I am getting more and more stressed out about this. Really don't know how to manage this type of transition and am terrified I will not be up to achieving 80% + A* to C....... Has anyone else been in this situation? Having sleepless nights now that we are due to go back next week and their results today were amazing.

noblegiraffe Thu 25-Aug-16 20:58:50

It's not you that achieves 80%+, it's the kids.

Look at the results for last year and see how many high achievers they have compared to your current school.

Are you going to be just teaching, or managing?

Seekingadvice123 Thu 25-Aug-16 21:56:59

Both Giraffe

noblegiraffe Thu 25-Aug-16 22:56:04

Well they're already achieving 80% so it'll be a well-oiled machine in terms of SOW, interventions, data scrutiny, identification of target groups. Just keep doing what they were doing.

In terms of the kids you'll probably have classes stuffed with nice, biddable bright kids who have been well-taught, with interested, helpful parents.

angeldiver Thu 25-Aug-16 22:59:38

If they didn't think you were a good teacher who could fit into their school, they wouldn't have employed you.
As noble has said, the foundations in learning are already there, do what you do and do it well and you'll be fine.
Good luck smile

superram Thu 25-Aug-16 23:01:12

I got 90% pass-my best year ever (despite the national falls). I would like to take all the credit but I can't take the credit for one fab student predicted a d that worked his socks off to get an a ( much appreciated for my progress 8). You will be fine. I do need to work out how to up my A*s, only predicted one and they got it but feel there was a few kids I should have bumped up a bit.
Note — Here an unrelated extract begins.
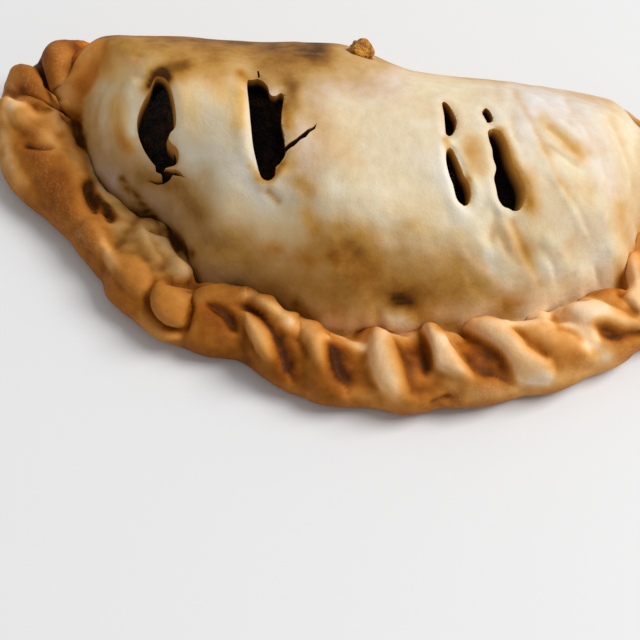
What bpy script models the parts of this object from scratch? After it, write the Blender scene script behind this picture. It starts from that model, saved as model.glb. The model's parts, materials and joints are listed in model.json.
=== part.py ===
"""A baked calzone: thin dough folded over a filling, its open edge pinched into a rope.

Metres, +Z up.  The origin is on the table under the middle of the calzone.  The straight fold faces
+Y, the pinched edge runs round the left end, the front and the right end, and four slits in the
domed top show the filling.
"""
import math
from types import SimpleNamespace

import bmesh
import bpy
import numpy as np
from mathutils import Vector

MM = 0.001

# ---- driving dimensions ----
LENGTH = 180 * MM       # end to end, along X
DEPTH = 96 * MM         # pinched edge to fold, along Y
HEIGHT = 42 * MM        # table to the top of the dome
DOUGH = 3 * MM          # thickness of the rolled dough
SHRINKAGE = 0.025       # how much smaller the filling is than the hollow in the dough
ROPE_HEIGHT = 13 * MM   # table to the top of the pinched edge
ROPE_WIDTH = 16.2 * MM  # outer edge to the crease beside the dome
FOLD_WIDEST = 12 * MM   # height at which the straight fold reaches furthest back
FOLD_TUCK = 5 * MM      # how far the straight fold rolls in under itself

HALF_LENGTH = LENGTH / 2
HALF_DEPTH = DEPTH / 2

# Seen from above, as shares of the half length and half depth: from the left end of the fold
# round the left end, the front and the right end, and back along the fold.
OUTLINE = (
    (-0.80, 1.00), (-0.94, 0.91), (-1.00, 0.66), (-0.95, 0.29), (-0.75, -0.16), (-0.59, -0.50),
    (-0.46, -0.66), (-0.27, -0.76), (-0.09, -0.94), (0.09, -1.00), (0.33, -0.95), (0.58, -0.80),
    (0.78, -0.61), (0.93, -0.31), (1.00, 0.02), (1.00, 0.38), (0.89, 0.61), (0.66, 0.73),
    (0.37, 0.80), (0.16, 0.86), (0.03, 0.95), (-0.14, 0.99), (-0.50, 1.00),
)
DOME_CENTRE = np.array([0.02 * HALF_LENGTH, 0.26 * HALF_DEPTH])
DOME_REACH = 34 * MM    # distance from its edge at which the dome has its full height
SHOULDER = 4.5          # how steeply the dome rises from the pinched edge
CROWN = 0.2             # share of the dome's height that is a gentle crown
FOLD_ROUND = 1.9        # fullness of the rounded back
FOLD_REACH = 38 * MM    # distance from the fold at which the dome has its full height
FOLD_SPREAD = 1.5       # above 1, rings lie closer together towards the fold

# The pinched edge, as distances along the outline from its first point.
ROPE_START = 6 * MM
ROPE_END = 300 * MM
ROPE_FADE = 15 * MM
FOLD_STRETCH = 60 * MM  # last stretch of the outline, counted as a negative distance
ROPE_MIDDLE = 0.4       # height of the rope's widest place, as a share of its height

# Places along the pinched edge, in millimetres: width and height as shares of the full rope, and
# how far round its section the crease beside the dome lies, in degrees from the outer edge.
ROPE_PLACES = (
    (-30, 0.45, 1.55, 170), (-14, 0.45, 1.55, 165), (0, 0.52, 1.55, 160), (12, 0.92, 1.40, 160),
    (25, 1.12, 1.20, 158), (42, 1.22, 0.95, 150), (58, 1.00, 0.90, 185), (70, 0.98, 0.90, 185),
    (80, 1.08, 0.90, 180), (93, 1.18, 0.92, 165), (106, 1.00, 1.00, 192), (118, 0.88, 1.00, 195),
    (135, 0.95, 0.98, 190), (155, 1.20, 1.00, 165), (180, 1.20, 1.00, 158), (205, 1.10, 1.00, 175),
    (230, 1.10, 1.00, 180), (270, 1.10, 1.00, 165), (294, 0.80, 0.95, 160), (316, 0.50, 0.95, 160),
)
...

Don't worry-there is a reason they are high achieving!

mineofuselessinformation Thu 25-Aug-16 23:07:07

Just make sure you have the latest data so you can pitch your lessons at the right level - and do the same for your managerial role, keeping on top of progress for the colleagues you are managing.
It might take you a while to get your feet under the table so to speak, but you should inherit good SOWs etc from your predecessor.
Unless you're going to be teaching at a completely new level to your previous experience (which I doubt), you should be fine. smile
Oh, and keep an eye on any developments in your subject that you should be aware of, from the POV of your management role.

Seekingadvice123 Fri 26-Aug-16 07:33:25

Thanks all...... really helpful. smile

monkeysox Sat 27-Aug-16 08:47:25

Remember. Kids are kids no matter where you work. flowers

GinandJag Sat 27-Aug-16 11:56:13

What is it that you are worrying about, OP?

If it's stretching the top student, remember you still know more than them and they need you. You may need to up the pace of your teaching as you will get through more in a lesson. This means a bit more planning. They will probably write a lot too, so longer marking.